Hennessey builds the Venom GT’s engine in Sealy, Texas before shipping them to Silverstone, England for assembly and testing. Production numbers are limited to just 10 Venom GT’s each year. They offer demonstration rides to clients at their company-owned drag strip and private roads, officially called Lonestar Motorsports Park and every car comes with a free 1-day driver orientation and coaching session in either the U.S. or the U.K. with a Hennessey factory test driver.
SSC Ultimate Aero
SSC North America, formerly known as Shelby SuperCars, produces the SSC Ultimate Aero. The SSC Designed Billet Aluminum V8 Block twin-turbocharged engine cranks out 1,287 bhp and 1,112 lb.-ft. of torque and rockets the Ultimate Aero from 0-60 in 2.78 seconds, down a quarter-mile in 9.9 seconds, and up to a projected top speed of 273 mph; however, the top speed has “only” been tested up to 257 mph.
The SSC Aero SC/8T prototype#001 was built upon the Lamborghini Diablo Replicar chassis, and it retains the iconic Lamborghini mid-engine look. This prototype also utilized an engine that was sourced from the Corvette C5R, and the 6-speed manual G-64 transmission that is also used by the Dodge Viper. The simulation and testing that resulted in its projected top speed took place at none other than NASA’s Langley Research Center in Hampton, Virginia.
2013 Koenigsegg Agera R
The 2013 Koenigsegg Agera R is the second generation of the Agera R, and it still has the ultra-fast look that comes standard on mid-engine super-sports cars. It’s powered by a 5.0-liter twin-turbocharged V8 that produces 1,1140 bhp and 885 lb.-ft. of torque. The 2013 Agera R is touted on Koenigsegg’s website as a flexfuel car, and can run on ethanol E85 biofuel or, at reduced power, on 95 octane petrol.

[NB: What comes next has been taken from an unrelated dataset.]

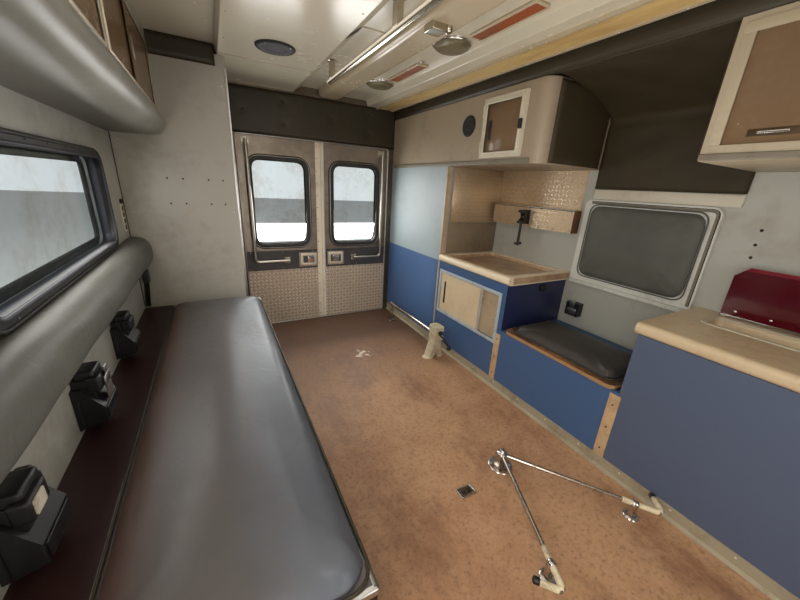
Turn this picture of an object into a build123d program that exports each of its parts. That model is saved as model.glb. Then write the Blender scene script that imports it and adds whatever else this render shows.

Its projected top speed is a blistering 273, with a tested top speed of 250 mph and it can go from 0-60 mph in 2.8 seconds.
The 2013 Agera R is the world’s very first car to utilize production engines with nano-surfaced cylinder sleeves that reduce both friction and fuel consumption. As a percentage of any car’s fuel is used to overcome engine friction, the inclusion of this relatively new technology is quite exciting. They’re made at a formerly abandoned F10 Air Force base in southwestern Sweden on the outskirts of Ängelholm.
Saleen S7 Twin-Turbo
The Saleen S7 Twin-Turbo super sports car looks like a hybrid of a Grand Touring circuit car and mid-engine auto show headliner. In fact, the Saleen S7 is made in a racing version as well— the Saleen S7R. The 7.0-liter Ford 427 twin-turbocharged V8 engine is a revision to the original S7’s naturally aspirated power plant. The turbocharged version pumps out 750 bhp, 700 lb.-ft. of torque, and can jump from 0-60 mph in 2.8 seconds, complete the quarter-mile in 10.5 seconds and reach a top speed of 248 mph.
The Saleen S7 is certified to sell in both the U.S. and the U.K., with its production headquartered at Saleen’s manufacturing facility in Irvine, California. It is hand-built in the same 150,000-square-foot facility as Saleen’s Mustangs. An impeccable room called the Speedlab is where its huge engine, which is roughly based upon Ford’s NASCAR racing engine, is assembled.